Trey Sunderland


For some reason, I have always liked older people. Born and raised in Baltimore, Maryland, I went to Harvard to study psychology. Even as an undergraduate, my special interest was in geriatrics. After studying medicine at the George Washington University School of Medicine, I did a medical internship at Beth Israel Hospital in Boston. My residency was in psychiatry at Harvard's McLean Hospital in Belmont, MA where I further pursued my interest in geriatric psychiatry. Back in Washington, DC, I did a research fellowship at the National Institute of Mental Health (NIMH). It was there that I started a research program in Alzheimer's disease and geriatric depression. Over the next twenty-five years, I was able to build my interests from small individual research studies to create the Geriatric Psychiatry Branch at the NIMH. 

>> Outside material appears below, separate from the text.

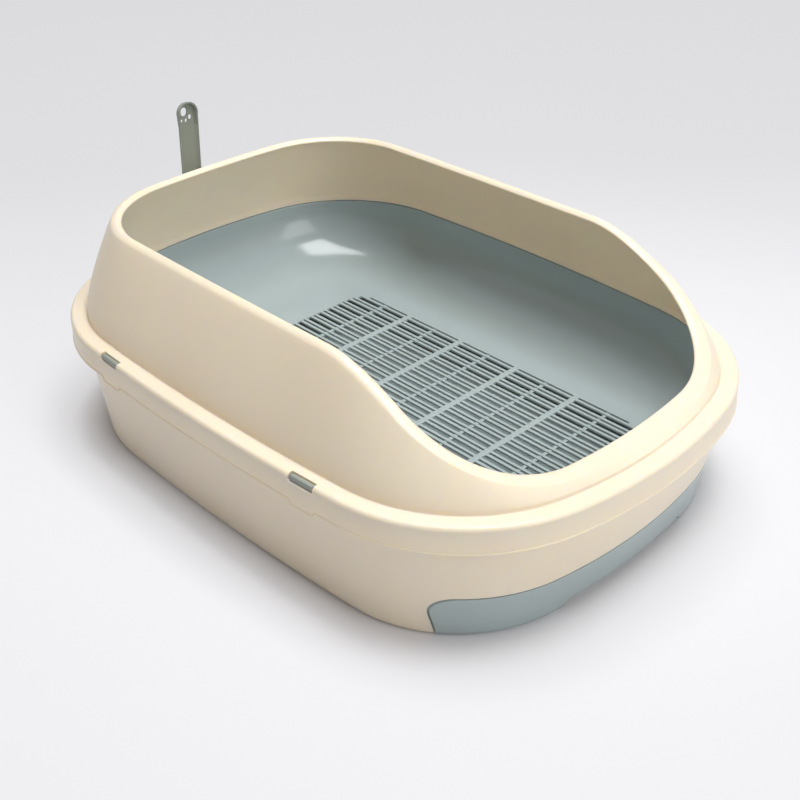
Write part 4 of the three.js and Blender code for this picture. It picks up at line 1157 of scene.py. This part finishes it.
# name, place and target in metres, size in metres, power in watts
LAMPS = (("Overhead softbox", (0.1, -0.17, 1.5), (0.1, -0.17, 0), (0.55, 1.1), 19),
         ("High softbox", (0.4, 0.5, 2.2), (0, 0, 0.05), (1.6, 1.6), 5),
         ("Front softbox", (0.18, -2.15, 1.2), (0, 0, 0.05), (1.4, 1.4), 17))
# the camera's right, up and back directions, and its place in metres
CAMERA_AXES = ((0.72090578, -0.69283241, -0.01667675), (0.38573051, 0.38113609, 0.84020667),
               (-0.5757663, -0.61214258, 0.54200981))
CAMERA_PLACE = (-0.5798, -0.6258, 0.5836)
CAMERA_LENS = 52.32


def painted_light_share(tree, place):
    """Share of painted light, an emission that lightens the board's shadow: none at the tub's foot,
    over half of it a finger's width out and nearly nine tenths far away, by the distance from a
    rounded rectangle, |max(|p| - b, 0)| - r."""
    size = vector_maths(tree, "ABSOLUTE", vector_maths(tree, "MULTIPLY", place, (1, 1, 0)))
    flat = (FLOOR["half"] - FOOT_CORNER, FLOOR["back"] - FOOT_CORNER, 0)
    past = vector_maths(tree, "SUBTRACT", size, [v * MM for v in flat])
    away = vector_maths(tree, "LENGTH", vector_maths(tree, "MAXIMUM", past))
    near, far = (map_range(tree, away, [(FOOT_CORNER + d) * MM for d in reach], (0.0, share))
                 for reach, share in PAINTED_LIGHT_SHARES)
    return maths(tree, "ADD", near, far)


def multiplied(tree, first, second):
    """Product of two colours."""
    n = node(tree, "ShaderNodeMix", {"data_type": "RGBA", "blend_type": "MULTIPLY",
                                     0: 1.0, 6: first, 7: second})
    return n.outputs[2]


def floor_material():
    """Matt white seamless studio board: even and slightly cool, with no gloss, and greyer where it
    runs away to the back, a painted shade in place of the lamps' fall-off. Seen straight or in a
    reflection, part of its shadow is lightened by painted light, an emission mixed into it."""
    mat = bpy.data.materials.new("Matt white studio board")
    tree = new_tree(mat)
    place = node(tree, "ShaderNodeTexCoord").outputs["Object"]
    fibre = noise(tree, place, {"Scale": 3.0, "Detail": 2.0})
    colour = multiplied(tree, (*linear(BOARD_COLOUR), 1), map_range(tree, fibre, (0.0, 1.0), (0.985, 1.0)))
    # painted shade: the board's colour greys towards the back, in place of the lamps' light falling off
    away = vector_maths(tree, "DOT_PRODUCT", place, (0.68, 0.73, 0.0))
    board = multiplied(tree, colour, map_range(tree, away, (0.1, 0.7), (1.0, 0.88), "SMOOTHSTEP"))
    matt = node(tree, "ShaderNodeBsdfDiffuse", {"Roughness": 0.6, "Color": board})
    # painted light: an emission in the board's colour, mixed in for seen rays by the share below, lightens
    # the board's shadow away from the tub's foot
    even = node(tree, "ShaderNodeEmission", {"Strength": 1.0, "Color": board})
    share = maths(tree, "MULTIPLY", seen_ray(tree), painted_light_share(tree, place))
    mixed = mixed_shaders(tree, share, matt.outputs["BSDF"], even.outputs["Emission"])
    node(tree, "ShaderNodeOutputMaterial", {"Surface": mixed})
    return mat


def studio_air():
    """A plain pale world that is seen at one brightness and lights the object at a lower one."""
    world = bpy.data.worlds.new("Studio air")
    tree = new_tree(world)
    light, seen = (node(tree, "ShaderNodeBackground", {"Strength": strength, "Color": (*linear(colour), 1)})
                   for strength, colour in ((LIGHT_STRENGTH, LIGHT_AIR), (SEEN_STRENGTH, SEEN_AIR)))
    mixed = mixed_shaders(tree, seen_ray(tree), light.outputs["Background"], seen.outputs["Background"])
    node(tree, "ShaderNodeOutputWorld", {"Surface": mixed})
    return world


def put(obj, x, y, z, where):
    """Links an object to the scene with the given axes and place."""
    m = np.eye(4)
    m[:3] = np.column_stack([x, y, z, where])
    obj.matrix_world = Matrix(m.tolist())
    bpy.context.scene.collection.objects.link(obj)
    return obj


def lamp(name, where, target, size, power):
    """An area lamp that looks at a point."""
    data = bpy.data.lights.new(name, "AREA")
    data.shape = "RECTANGLE"
    data.size, data.size_y = size
    data.energy = power
    z = np.array(where, float) - np.array(target, float)
    z /= np.linalg.norm(z)
    up = np.array([0, 0, 1.0]) if abs(z[2]) < 0.99 else np.array([0, 1.0, 0])
    x = np.cross(up, z)
    x /= np.linalg.norm(x)
    return put(bpy.data.objects.new(name, data), x, np.cross(z, x), z, where)


class LITTERBOX_OT_stage(bpy.types.Operator):
    """Builds the floor, the soft lamps and the camera"""
    bl_idname = "litterbox.stage"
    bl_label = "Studio"

    def execute(self, context):
        scene = context.scene
        half = scene.litter_box_sizes.floor_size / 2 / MM
        t = np.linspace(-half, half, 9)
        gx, gy = np.meshgrid(t, t, indexing="ij")
        verts = np.stack([gx, gy, np.full(gx.shape, -0.2)], axis=-1).reshape(-1, 3)
        floor = make_object("studio_floor", verts, grid_faces(len(t), len(t), False, False)[:, ::-1])
        floor.data.materials.append(floor_material())
        scene.world = studio_air()
        for values in LAMPS:
            lamp(*values)
        data = bpy.data.cameras.new("Camera")
        data.sensor_width = 36.0
        data.lens = CAMERA_LENS
        data.clip_end = 50.0
        scene.camera = put(bpy.data.objects.new("Camera", data), *CAMERA_AXES, CAMERA_PLACE)
        scene.view_settings.view_transform = "Standard"
        return {"FINISHED"}


class LITTERBOX_PT_panel(bpy.types.Panel):
    """Lists the builders of the litter box"""
    bl_label = "Litter Box"
    bl_space_type = "VIEW_3D"
    bl_region_type = "UI"
    bl_category = "Litter Box"

    def draw(self, context):
        for op in OPERATORS:
            self.layout.operator(op.bl_idname)
        for group in (context.scene.litter_box_sizes, context.scene.litter_box_colours):
            for key in type(group).__annotations__:
                self.layout.prop(group, key)


OPERATORS = (LITTERBOX_OT_tub, LITTERBOX_OT_guard, LITTERBOX_OT_pan, LITTERBOX_OT_drawer,
             LITTERBOX_OT_clips, LITTERBOX_OT_scoop, LITTERBOX_OT_stage)
CLASSES = (LitterBoxSizes, LitterBoxColours) + OPERATORS + (LITTERBOX_PT_panel,)


def register():
    for c in CLASSES:
        bpy.utils.register_class(c)
    bpy.types.Scene.litter_box_sizes = bpy.props.PointerProperty(type=LitterBoxSizes)
    bpy.types.Scene.litter_box_colours = bpy.props.PointerProperty(type=LitterBoxColours)


def unregister():
    del bpy.types.Scene.litter_box_sizes
    del bpy.types.Scene.litter_box_colours
    for c in reversed(CLASSES):
        bpy.utils.unregister_class(c)


def main():
    register()
    for op in OPERATORS:
        group, name = op.bl_idname.split(".")
        getattr(getattr(bpy.ops, group), name)()


if __name__ == "__main__":
    main()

My main scientific interest has been the use of biomarkers to help establish an early diagnosis of Alzheimer's disease. We used genetic markers, structural and functional brain imaging, cognitive testing, blood tests and cerebrospinal fluid measures to help predict future dementia in normal people. It is hypothesized that these biomarkers will generate an early "fingerprint" of Alzheimer's disease. If we can catch the illness early, maybe even years before symptoms start, perhaps there are treatments that might help delay or even prevent the first symptoms of this devastating illness. This strategy could eventually help millions of people, but we need an effective preventative medication and that is not yet available. That is the future challenge in Alzheimer’s disease research.

As a scientist, I have published over 250 scientific papers in national and international journals. I am also the co-author of Aging and Mental Health, a general aging textbook, with Robert N. Butler and Myrna Lewis. For many years, I was the Chair of the Medical Advisory Board for the Washington, D.C. Alzheimer Association. Currently, I am a member of several national research organizations, have served on editorial boards for multiple scientific journals and am a Past-President of the Society of Biological Psychiatry. Since retiring from the NIMH in 2007, I have established a private practice in adult psychiatry where I see people of all ages but focus on elderly patients. I am also the psychiatric consultant to several nursing facilities in northwest Washington, DC. It appears I still like older people.